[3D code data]
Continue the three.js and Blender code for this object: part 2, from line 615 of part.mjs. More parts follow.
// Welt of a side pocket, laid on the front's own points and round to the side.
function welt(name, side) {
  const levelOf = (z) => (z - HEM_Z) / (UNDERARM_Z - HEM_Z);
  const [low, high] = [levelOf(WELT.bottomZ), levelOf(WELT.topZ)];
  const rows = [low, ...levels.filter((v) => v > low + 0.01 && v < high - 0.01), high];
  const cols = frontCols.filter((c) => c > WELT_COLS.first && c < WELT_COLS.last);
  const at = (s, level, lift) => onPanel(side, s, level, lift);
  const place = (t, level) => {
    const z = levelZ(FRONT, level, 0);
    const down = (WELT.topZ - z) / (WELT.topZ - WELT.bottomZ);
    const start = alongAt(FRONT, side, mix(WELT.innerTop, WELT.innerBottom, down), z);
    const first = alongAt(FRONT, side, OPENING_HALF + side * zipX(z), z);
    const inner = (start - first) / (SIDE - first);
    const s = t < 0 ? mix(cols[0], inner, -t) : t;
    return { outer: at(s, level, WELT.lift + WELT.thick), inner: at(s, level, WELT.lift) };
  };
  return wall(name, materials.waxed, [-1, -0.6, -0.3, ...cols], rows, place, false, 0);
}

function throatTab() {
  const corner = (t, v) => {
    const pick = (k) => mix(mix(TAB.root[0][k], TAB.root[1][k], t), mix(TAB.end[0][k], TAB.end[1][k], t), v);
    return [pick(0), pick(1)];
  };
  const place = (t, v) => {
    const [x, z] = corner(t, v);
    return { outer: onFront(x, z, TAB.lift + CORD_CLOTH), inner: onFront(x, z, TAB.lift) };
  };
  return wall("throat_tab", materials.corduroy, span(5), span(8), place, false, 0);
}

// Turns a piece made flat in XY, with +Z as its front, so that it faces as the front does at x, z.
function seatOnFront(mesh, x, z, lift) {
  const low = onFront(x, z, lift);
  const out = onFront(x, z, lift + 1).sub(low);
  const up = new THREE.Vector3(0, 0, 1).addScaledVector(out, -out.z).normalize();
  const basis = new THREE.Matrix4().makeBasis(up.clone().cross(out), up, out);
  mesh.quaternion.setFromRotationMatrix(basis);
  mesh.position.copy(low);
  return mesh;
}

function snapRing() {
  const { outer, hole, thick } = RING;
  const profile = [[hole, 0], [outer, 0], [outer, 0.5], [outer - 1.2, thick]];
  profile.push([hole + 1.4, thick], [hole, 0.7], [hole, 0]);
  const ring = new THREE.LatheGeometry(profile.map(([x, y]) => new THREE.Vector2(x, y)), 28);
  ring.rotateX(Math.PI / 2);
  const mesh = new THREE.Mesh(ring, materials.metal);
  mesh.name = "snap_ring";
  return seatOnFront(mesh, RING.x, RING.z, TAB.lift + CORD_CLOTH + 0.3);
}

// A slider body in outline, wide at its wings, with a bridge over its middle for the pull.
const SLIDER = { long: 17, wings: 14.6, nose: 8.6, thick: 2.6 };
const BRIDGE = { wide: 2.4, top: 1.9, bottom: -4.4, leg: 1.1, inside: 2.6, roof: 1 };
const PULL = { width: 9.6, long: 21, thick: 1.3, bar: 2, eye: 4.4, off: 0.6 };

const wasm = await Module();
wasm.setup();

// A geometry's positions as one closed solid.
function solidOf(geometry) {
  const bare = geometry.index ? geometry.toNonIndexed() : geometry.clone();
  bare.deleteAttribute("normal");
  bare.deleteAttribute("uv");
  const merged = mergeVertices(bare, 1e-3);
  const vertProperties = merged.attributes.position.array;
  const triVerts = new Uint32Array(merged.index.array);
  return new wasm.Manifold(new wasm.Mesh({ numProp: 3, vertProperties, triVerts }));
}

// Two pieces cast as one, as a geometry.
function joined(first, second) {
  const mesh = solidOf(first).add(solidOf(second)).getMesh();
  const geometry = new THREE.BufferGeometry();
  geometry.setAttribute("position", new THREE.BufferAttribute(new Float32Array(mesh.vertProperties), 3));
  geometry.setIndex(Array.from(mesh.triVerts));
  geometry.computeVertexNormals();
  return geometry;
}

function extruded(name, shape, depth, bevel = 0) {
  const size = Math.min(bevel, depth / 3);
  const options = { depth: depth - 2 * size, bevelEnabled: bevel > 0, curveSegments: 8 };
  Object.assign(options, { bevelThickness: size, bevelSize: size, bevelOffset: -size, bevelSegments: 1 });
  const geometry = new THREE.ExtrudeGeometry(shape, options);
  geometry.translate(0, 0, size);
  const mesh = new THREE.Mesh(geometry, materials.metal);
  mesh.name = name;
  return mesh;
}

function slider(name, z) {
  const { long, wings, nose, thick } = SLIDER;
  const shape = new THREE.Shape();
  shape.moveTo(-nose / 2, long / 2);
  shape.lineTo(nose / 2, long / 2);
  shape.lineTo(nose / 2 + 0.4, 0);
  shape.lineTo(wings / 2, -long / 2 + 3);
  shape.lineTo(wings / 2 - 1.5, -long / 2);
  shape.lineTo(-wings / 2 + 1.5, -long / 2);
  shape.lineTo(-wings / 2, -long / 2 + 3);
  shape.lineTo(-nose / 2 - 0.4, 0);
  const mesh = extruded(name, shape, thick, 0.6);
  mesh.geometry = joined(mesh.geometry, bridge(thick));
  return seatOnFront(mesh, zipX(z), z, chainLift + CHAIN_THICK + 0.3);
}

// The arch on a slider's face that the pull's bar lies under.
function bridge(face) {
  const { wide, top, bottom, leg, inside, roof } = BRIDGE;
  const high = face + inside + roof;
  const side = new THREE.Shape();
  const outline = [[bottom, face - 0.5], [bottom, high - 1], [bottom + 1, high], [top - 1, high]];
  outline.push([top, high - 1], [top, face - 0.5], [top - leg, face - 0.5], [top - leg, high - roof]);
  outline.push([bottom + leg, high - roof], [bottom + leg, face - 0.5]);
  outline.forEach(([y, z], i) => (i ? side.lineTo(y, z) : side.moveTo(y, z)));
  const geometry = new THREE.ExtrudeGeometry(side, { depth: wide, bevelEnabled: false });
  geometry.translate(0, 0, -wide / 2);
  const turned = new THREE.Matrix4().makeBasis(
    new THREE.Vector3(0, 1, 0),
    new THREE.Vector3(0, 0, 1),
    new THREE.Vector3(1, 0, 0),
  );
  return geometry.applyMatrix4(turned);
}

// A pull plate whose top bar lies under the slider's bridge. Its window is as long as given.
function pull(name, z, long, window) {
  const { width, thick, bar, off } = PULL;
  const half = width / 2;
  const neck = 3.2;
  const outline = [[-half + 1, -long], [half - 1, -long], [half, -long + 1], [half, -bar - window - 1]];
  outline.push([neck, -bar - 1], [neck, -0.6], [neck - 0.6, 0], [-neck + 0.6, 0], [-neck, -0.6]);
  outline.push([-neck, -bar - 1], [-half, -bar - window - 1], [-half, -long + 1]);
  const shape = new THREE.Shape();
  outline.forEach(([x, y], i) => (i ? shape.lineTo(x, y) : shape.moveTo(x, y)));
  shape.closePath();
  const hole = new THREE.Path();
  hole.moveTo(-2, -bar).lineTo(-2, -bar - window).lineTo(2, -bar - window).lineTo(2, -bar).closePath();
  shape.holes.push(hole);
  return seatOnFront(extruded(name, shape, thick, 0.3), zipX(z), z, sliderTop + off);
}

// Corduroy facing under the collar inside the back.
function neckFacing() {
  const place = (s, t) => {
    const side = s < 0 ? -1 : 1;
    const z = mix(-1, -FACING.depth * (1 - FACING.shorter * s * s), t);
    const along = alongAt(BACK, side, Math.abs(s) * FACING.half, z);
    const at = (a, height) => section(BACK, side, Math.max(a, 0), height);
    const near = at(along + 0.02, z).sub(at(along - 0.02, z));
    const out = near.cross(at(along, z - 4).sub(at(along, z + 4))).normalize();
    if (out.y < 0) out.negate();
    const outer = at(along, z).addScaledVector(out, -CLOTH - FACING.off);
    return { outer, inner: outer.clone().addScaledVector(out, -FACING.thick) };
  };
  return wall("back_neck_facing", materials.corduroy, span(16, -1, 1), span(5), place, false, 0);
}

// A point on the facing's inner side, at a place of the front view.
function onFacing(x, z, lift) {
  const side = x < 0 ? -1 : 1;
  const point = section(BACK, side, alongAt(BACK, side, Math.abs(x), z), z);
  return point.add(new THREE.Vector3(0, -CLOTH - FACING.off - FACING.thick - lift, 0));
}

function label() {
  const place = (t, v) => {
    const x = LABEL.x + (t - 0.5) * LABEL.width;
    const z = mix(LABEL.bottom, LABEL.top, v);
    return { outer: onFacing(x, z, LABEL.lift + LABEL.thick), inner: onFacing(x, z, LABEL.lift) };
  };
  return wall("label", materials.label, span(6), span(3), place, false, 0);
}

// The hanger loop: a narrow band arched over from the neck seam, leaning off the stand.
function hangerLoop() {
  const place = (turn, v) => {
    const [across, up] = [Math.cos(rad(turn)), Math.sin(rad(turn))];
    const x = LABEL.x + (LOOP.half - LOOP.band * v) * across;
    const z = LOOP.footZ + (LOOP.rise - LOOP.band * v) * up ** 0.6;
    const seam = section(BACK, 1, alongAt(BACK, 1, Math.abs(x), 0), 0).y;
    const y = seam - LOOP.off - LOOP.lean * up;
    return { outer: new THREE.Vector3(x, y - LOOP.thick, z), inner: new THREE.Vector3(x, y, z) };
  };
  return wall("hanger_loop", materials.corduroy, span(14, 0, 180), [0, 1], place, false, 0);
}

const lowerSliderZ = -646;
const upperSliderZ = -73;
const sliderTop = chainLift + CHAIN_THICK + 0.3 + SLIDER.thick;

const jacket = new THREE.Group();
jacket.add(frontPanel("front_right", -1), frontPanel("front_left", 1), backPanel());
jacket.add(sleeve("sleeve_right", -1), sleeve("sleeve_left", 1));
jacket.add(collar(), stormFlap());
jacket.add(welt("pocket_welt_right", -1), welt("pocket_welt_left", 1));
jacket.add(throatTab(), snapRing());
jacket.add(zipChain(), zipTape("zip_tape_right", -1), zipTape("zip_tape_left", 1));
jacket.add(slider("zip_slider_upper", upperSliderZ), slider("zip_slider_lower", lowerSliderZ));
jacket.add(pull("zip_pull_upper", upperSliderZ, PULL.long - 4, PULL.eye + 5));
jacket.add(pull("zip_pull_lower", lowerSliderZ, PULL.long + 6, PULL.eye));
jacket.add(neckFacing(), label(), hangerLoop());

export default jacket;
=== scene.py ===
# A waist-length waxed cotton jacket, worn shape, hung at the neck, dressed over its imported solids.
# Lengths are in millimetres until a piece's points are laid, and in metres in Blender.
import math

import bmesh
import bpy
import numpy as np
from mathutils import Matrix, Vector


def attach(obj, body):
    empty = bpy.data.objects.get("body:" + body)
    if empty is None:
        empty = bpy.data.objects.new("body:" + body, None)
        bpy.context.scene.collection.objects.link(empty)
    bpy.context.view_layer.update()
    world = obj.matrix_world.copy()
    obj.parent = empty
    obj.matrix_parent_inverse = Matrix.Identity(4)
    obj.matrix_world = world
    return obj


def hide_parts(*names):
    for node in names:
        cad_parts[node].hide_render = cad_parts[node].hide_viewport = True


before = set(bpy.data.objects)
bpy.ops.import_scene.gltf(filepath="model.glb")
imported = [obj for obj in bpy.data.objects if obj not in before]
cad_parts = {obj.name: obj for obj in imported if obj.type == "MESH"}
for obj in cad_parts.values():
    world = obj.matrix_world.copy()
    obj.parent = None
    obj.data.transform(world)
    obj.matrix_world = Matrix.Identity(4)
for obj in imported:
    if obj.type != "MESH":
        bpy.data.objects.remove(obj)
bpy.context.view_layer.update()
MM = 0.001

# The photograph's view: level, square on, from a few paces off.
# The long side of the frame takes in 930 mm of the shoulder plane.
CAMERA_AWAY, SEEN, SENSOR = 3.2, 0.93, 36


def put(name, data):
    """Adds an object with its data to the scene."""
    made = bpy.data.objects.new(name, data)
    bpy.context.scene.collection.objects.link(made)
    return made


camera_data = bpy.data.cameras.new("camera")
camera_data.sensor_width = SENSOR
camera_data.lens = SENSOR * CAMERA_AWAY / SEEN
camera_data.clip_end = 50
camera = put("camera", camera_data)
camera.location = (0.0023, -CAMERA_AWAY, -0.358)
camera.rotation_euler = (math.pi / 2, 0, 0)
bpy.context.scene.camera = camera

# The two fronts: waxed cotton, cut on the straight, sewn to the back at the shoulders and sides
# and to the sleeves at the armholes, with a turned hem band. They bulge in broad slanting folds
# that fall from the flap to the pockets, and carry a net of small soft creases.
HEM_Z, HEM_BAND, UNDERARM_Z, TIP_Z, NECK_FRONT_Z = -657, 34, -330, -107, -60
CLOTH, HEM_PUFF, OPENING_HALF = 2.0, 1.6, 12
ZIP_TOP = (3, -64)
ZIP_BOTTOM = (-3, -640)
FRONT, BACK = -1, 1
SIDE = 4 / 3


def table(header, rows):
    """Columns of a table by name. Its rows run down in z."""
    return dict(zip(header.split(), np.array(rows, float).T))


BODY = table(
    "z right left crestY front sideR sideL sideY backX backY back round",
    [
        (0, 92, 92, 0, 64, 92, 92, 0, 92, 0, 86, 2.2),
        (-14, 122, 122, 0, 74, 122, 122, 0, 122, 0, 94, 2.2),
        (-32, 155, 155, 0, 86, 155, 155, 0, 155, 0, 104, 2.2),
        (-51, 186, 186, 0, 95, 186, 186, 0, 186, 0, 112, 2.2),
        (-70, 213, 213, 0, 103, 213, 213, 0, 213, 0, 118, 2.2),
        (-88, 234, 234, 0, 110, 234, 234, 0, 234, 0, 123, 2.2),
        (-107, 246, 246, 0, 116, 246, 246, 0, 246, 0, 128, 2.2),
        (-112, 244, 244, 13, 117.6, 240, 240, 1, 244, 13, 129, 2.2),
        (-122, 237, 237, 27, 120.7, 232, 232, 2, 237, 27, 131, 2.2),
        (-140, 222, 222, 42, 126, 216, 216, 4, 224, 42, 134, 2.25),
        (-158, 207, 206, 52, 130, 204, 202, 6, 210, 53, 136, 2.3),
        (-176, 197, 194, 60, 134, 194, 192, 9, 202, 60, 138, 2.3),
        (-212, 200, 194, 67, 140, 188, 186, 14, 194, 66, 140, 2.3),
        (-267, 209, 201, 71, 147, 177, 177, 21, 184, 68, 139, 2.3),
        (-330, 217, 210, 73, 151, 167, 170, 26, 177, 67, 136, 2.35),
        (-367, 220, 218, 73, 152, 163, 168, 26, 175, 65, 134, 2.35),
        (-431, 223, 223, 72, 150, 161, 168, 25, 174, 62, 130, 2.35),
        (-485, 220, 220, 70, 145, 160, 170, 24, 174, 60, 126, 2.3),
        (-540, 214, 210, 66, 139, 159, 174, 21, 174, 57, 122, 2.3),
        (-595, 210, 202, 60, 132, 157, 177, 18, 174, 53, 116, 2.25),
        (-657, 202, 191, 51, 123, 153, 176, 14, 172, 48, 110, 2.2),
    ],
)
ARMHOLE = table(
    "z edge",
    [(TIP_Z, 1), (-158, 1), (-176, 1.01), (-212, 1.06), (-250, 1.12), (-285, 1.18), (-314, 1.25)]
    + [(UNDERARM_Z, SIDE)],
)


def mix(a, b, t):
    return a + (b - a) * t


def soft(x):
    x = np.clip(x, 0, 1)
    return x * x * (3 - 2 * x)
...
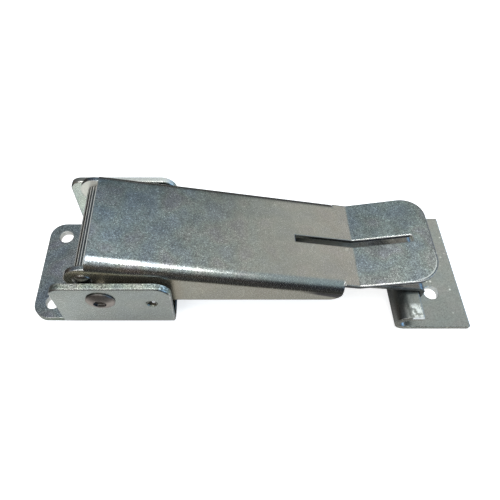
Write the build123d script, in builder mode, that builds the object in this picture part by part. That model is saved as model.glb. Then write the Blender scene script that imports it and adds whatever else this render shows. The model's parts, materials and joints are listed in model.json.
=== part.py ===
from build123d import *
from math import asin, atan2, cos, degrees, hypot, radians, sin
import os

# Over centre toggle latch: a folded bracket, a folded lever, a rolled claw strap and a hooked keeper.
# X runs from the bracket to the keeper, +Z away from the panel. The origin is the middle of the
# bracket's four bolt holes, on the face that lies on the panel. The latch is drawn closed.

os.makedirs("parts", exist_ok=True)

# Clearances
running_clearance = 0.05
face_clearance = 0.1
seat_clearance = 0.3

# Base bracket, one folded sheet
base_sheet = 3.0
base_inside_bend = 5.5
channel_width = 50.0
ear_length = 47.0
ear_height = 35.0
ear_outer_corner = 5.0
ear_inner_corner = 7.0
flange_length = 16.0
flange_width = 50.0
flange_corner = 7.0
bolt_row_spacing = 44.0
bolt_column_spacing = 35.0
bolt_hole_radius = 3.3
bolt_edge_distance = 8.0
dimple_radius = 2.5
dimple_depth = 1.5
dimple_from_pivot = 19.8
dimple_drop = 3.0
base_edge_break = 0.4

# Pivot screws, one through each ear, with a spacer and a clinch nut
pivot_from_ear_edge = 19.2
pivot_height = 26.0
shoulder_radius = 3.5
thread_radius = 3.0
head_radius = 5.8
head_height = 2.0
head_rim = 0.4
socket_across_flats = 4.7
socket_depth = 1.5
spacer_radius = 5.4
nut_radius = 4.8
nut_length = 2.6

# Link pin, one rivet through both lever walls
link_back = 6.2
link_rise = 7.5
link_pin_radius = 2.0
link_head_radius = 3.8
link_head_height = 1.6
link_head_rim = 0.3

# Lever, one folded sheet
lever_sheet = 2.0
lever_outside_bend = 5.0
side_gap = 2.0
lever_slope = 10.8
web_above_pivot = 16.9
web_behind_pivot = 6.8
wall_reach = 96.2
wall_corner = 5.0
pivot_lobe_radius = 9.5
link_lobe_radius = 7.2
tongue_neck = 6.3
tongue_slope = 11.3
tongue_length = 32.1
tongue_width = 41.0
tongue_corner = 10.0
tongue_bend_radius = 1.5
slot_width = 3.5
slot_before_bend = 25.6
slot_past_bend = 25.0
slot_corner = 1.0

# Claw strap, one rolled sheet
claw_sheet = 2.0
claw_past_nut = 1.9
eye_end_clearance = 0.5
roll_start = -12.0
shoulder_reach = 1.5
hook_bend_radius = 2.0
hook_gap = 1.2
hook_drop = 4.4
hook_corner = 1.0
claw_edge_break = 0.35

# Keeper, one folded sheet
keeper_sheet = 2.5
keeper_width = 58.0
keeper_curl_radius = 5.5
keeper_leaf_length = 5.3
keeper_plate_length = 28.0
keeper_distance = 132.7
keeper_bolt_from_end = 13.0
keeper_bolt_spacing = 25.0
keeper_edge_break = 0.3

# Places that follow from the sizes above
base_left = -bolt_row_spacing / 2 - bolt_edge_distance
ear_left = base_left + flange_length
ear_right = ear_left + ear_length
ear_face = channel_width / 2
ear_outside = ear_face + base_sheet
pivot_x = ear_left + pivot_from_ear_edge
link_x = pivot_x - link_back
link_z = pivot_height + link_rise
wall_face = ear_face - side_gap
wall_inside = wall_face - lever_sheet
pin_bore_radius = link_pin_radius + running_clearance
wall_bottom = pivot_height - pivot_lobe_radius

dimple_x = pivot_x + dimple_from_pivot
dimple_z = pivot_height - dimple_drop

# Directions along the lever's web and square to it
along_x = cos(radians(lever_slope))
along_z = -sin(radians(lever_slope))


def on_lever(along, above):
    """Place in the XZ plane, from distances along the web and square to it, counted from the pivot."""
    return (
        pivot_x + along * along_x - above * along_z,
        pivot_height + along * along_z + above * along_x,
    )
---
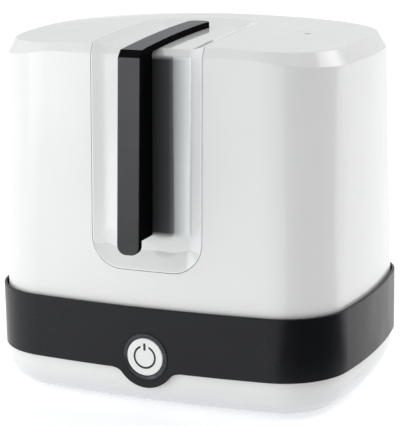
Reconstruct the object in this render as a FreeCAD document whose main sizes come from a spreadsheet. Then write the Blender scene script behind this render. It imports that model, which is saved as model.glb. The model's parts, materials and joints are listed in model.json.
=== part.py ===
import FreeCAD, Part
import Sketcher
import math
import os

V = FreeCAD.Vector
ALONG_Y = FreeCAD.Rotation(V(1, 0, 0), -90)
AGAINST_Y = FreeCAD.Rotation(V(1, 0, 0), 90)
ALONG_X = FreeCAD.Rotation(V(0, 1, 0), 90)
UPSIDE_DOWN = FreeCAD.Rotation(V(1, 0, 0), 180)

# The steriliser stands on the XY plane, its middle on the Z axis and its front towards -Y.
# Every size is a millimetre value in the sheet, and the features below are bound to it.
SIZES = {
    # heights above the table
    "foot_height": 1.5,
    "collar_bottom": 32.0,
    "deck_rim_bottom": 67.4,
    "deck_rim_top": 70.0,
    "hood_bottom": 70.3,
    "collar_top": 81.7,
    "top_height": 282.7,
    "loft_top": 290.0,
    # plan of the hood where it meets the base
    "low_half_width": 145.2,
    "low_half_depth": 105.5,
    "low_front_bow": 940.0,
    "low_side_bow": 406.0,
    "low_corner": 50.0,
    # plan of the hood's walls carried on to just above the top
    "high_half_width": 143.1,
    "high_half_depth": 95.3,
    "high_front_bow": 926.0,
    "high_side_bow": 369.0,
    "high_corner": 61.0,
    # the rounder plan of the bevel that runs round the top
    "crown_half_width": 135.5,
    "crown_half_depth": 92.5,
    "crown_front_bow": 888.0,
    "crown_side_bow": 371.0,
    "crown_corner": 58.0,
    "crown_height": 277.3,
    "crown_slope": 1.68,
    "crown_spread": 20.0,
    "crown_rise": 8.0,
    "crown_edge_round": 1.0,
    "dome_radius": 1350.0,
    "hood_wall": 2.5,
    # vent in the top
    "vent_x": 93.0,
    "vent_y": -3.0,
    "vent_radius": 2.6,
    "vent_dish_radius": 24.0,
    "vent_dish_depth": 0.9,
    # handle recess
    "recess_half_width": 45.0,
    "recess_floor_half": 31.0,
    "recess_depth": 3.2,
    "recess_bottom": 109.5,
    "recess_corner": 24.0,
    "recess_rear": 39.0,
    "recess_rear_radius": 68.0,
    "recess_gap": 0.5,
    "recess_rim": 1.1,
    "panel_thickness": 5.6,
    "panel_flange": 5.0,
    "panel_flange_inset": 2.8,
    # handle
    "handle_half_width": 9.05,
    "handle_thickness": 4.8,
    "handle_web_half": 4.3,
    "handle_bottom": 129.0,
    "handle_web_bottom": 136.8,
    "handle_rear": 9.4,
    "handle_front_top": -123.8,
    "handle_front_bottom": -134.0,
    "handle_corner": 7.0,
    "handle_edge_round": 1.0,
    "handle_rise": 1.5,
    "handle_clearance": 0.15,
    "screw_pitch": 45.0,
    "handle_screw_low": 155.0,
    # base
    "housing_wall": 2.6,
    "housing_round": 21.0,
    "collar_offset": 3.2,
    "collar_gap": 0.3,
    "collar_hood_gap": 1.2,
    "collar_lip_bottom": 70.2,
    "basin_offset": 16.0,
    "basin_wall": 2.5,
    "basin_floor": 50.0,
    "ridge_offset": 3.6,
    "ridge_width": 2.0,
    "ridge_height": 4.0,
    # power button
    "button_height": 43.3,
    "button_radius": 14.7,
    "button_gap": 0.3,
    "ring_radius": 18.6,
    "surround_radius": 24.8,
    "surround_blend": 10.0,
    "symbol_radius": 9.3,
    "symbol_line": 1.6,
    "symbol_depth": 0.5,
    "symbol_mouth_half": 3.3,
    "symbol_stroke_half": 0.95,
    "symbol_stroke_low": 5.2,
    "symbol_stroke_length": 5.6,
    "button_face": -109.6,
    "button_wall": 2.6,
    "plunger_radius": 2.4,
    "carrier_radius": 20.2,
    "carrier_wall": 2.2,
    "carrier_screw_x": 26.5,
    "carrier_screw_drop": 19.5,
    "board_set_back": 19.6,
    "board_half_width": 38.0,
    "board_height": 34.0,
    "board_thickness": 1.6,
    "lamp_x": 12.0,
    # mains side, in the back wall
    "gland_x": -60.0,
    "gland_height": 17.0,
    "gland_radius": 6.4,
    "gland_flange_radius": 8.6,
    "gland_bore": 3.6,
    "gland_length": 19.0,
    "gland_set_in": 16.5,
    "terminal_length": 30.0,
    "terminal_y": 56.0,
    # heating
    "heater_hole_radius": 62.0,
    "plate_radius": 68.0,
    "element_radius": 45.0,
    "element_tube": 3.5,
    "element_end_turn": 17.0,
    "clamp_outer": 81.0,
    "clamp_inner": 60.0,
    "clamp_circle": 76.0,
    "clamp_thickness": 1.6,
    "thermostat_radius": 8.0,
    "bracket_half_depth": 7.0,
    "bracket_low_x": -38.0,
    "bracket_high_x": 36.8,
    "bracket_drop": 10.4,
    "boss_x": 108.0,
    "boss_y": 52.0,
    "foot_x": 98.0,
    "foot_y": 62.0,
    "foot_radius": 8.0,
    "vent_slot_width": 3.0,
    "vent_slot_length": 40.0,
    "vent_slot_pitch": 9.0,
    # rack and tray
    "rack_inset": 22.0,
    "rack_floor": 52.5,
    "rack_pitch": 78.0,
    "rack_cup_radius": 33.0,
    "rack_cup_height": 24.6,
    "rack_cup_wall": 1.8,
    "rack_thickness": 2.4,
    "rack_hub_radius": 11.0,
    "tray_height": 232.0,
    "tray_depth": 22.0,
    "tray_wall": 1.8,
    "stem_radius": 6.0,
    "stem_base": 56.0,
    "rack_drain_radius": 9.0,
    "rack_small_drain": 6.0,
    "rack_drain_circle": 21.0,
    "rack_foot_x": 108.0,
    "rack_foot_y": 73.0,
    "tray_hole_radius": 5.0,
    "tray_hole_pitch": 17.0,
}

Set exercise
Set down, without any change, only the lines from the line that holds "const lowerSliderZ = -646;" through the line that holds "before = set(bpy.data.objects)", both lines included.

Answer to this task
const lowerSliderZ = -646;
const upperSliderZ = -73;
const sliderTop = chainLift + CHAIN_THICK + 0.3 + SLIDER.thick;

const jacket = new THREE.Group();
jacket.add(frontPanel("front_right", -1), frontPanel("front_left", 1), backPanel());
jacket.add(sleeve("sleeve_right", -1), sleeve("sleeve_left", 1));
jacket.add(collar(), stormFlap());
jacket.add(welt("pocket_welt_right", -1), welt("pocket_welt_left", 1));
jacket.add(throatTab(), snapRing());
jacket.add(zipChain(), zipTape("zip_tape_right", -1), zipTape("zip_tape_left", 1));
jacket.add(slider("zip_slider_upper", upperSliderZ), slider("zip_slider_lower", lowerSliderZ));
jacket.add(pull("zip_pull_upper", upperSliderZ, PULL.long - 4, PULL.eye + 5));
jacket.add(pull("zip_pull_lower", lowerSliderZ, PULL.long + 6, PULL.eye));
jacket.add(neckFacing(), label(), hangerLoop());

export default jacket;
=== scene.py ===
# A waist-length waxed cotton jacket, worn shape, hung at the neck, dressed over its imported solids.
# Lengths are in millimetres until a piece's points are laid, and in metres in Blender.
import math

import bmesh
import bpy
import numpy as np
from mathutils import Matrix, Vector


def attach(obj, body):
    empty = bpy.data.objects.get("body:" + body)
    if empty is None:
        empty = bpy.data.objects.new("body:" + body, None)
        bpy.context.scene.collection.objects.link(empty)
    bpy.context.view_layer.update()
    world = obj.matrix_world.copy()
    obj.parent = empty
    obj.matrix_parent_inverse = Matrix.Identity(4)
    obj.matrix_world = world
    return obj


def hide_parts(*names):
    for node in names:
        cad_parts[node].hide_render = cad_parts[node].hide_viewport = True


before = set(bpy.data.objects)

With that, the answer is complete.